The Republicans want a Warren challenge to Clinton in part for the sport of it. They so dislike the onetime New York senator that they relish anything that exposes her vulnerabilities, or discovers new ones, especially if the effort pins on her the talisman ("toady of Wall Street") they have been trying to lose themselves since they nominated Wendell Willkie for president in 1940. In truth, Clinton and her husband, the 42nd president, cozied up to Wall Street for reasons Willie Sutton wasn't alone in understanding. That's where the money is.
The chances of Warren entering the presidential campaign remain small, and not for the usual reasons (she's relatively unknown and is only a freshman senator -- a description that also fits Ted Cruz, Marco Rubio and Rand Paul, and it was no impediment to Obama). She's reluctant to challenge another female who is, by every poll, a prohibitive favorite for the nomination. At the moment, Clinton's support among Democrats is seven times as great as that of the Massachusetts senator, according to the latest CNN poll.
The Republicans began as a party of rights but ended up being a party of economic opportunity -- precisely the opposite 20th-century passage of the Democrats -- and so now the wealth gap is a peculiarly perplexing challenge for them. In the waning years of the Great Society, Ronald Reagan began questioning the Democrats' prescriptions for economic opportunity, an effort that through four presidential campaigns (1968, 1976, 1980 and 1984) he developed into a new ethos with its own catchphrase ("opportunity society").

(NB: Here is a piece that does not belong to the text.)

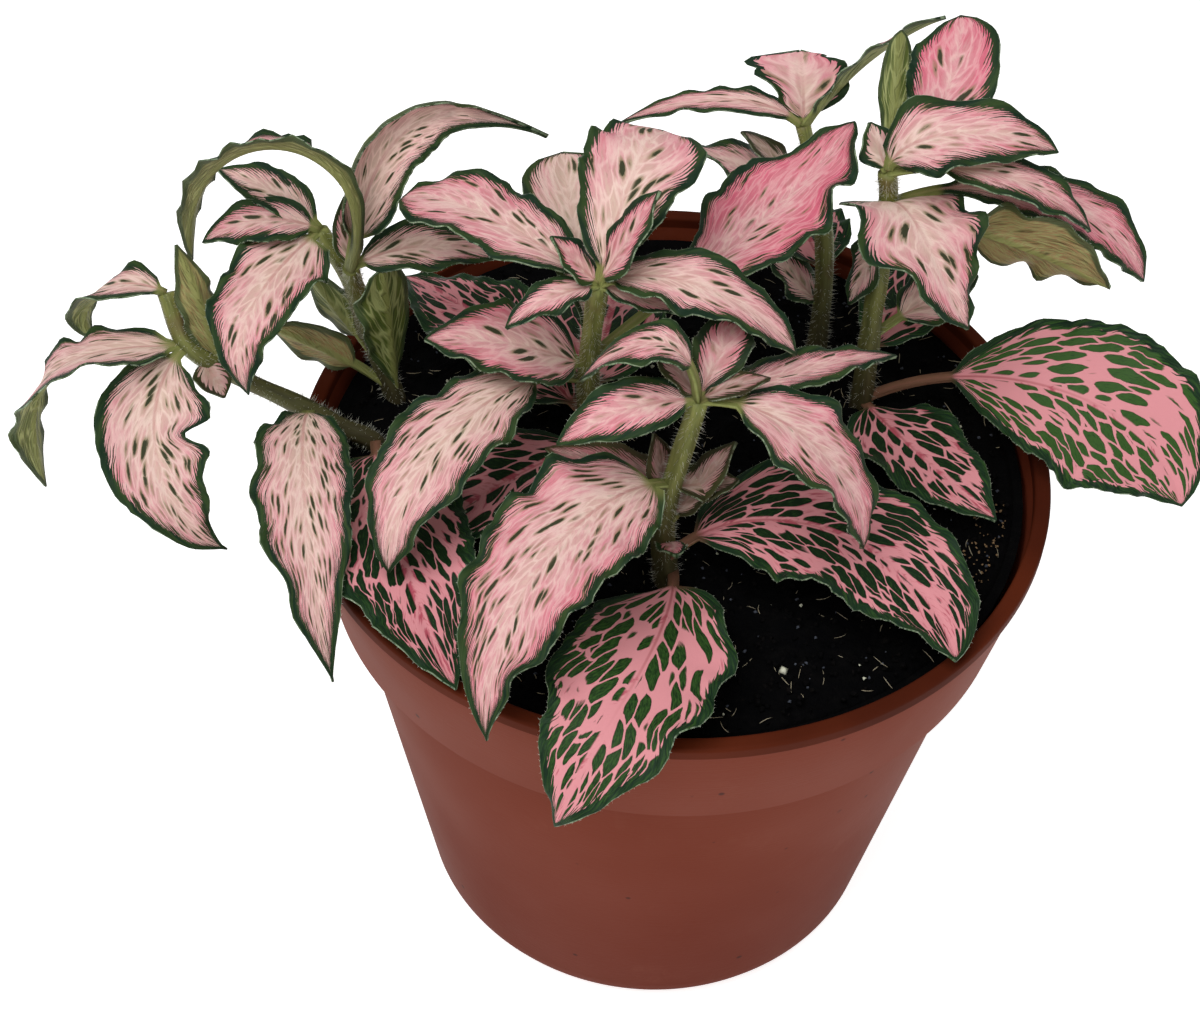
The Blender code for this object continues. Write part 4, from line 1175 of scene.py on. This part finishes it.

So deep did that catchphrase penetrate that, nearly a year before the 2012 election, former Gov. Mitt Romney of Massachusetts, who would eventually win the GOP presidential nomination, framed his campaign as a choice between the "opportunity society" of the Republicans and the "entitlement society" of the Democrats.
Democrats for a few tantalizing weeks may have luxuriated in portraying Romney, who until Friday afternoon considered a 2016 presidential campaign, as a Harvey Comics figure (Richie Rich redux), but he actually has been supporting an increase in the minimum wage for eight months. He did so with the pointed aside that, as he put it, "I part company with many of the conservatives in my party on the issue."
Now many of those same conservatives are struggling to find ways to address the wealth gap. The new Republicans -- and not only those affiliated with the Tea Party insurgents -- are loath to associate themselves with figures of great wealth like Romney, whose possible appearance in the 2016 race was for them a disturbing symbol of the resilience of the East Coast establishment that GOP rebels have remonstrated against since the Barry Goldwater campaign of 1964.
But just as Democrats have adopted many of the characteristics of the Republicans they once reviled -- this began as early as 1982, when the party cozied up to big-money interests with fresh but awkward ardor -- the Republicans are adopting many of the characteristics of the Democrats. Since 1988 and the presidential candidacy of Rep. Jack F. Kemp of New York, Republicans have become increasingly comfortable with populist rhetoric.
Before he died in 2009, Kemp, who was the Republicans' vice presidential nominee in 1996, teamed up with an unlikely ally, former Senate Majority Leader George Mitchell of Maine, a Democrat and liberal. "The gap between rich and poor has grown worrisome to many of us," they wrote, adding: "A cherished piece of the American Dream -- the notion that individuals have the opportunity to rise beyond their parent's economic status -- is not standing up to scrutiny."
Kemp was the mentor to Rep. Paul Ryan of Wisconsin, who followed him 16 years later as the GOP vice presidential nominee, on the Romney ticket. Ryan, who has said he would not run for president in 2016, moved last month from the chairmanship of the House Budget Committee to the head of the House Ways and Means Committee. In those committee chambers, as on the campaign trail in Iowa and New Hampshire, the new Republican response to the wealth gap will be shaped.
It may be the most important policy debate either party will have in the two years leading to the election. The Democratic debate will be a discussion around Clinton's Wall Street ties and will produce some heat but no light, much emotion but little thoughtful analysis. The Republican debate will be far more difficult, far more intellectual and far more nuanced.
This is where the enduring significance of the Republican struggle will lie. It will be a horse race, to be sure. Not only is the entire field open; the policy debate is wide open, too. The Republicans will talk of an opportunity society, but their debate will be an opportunity for our society.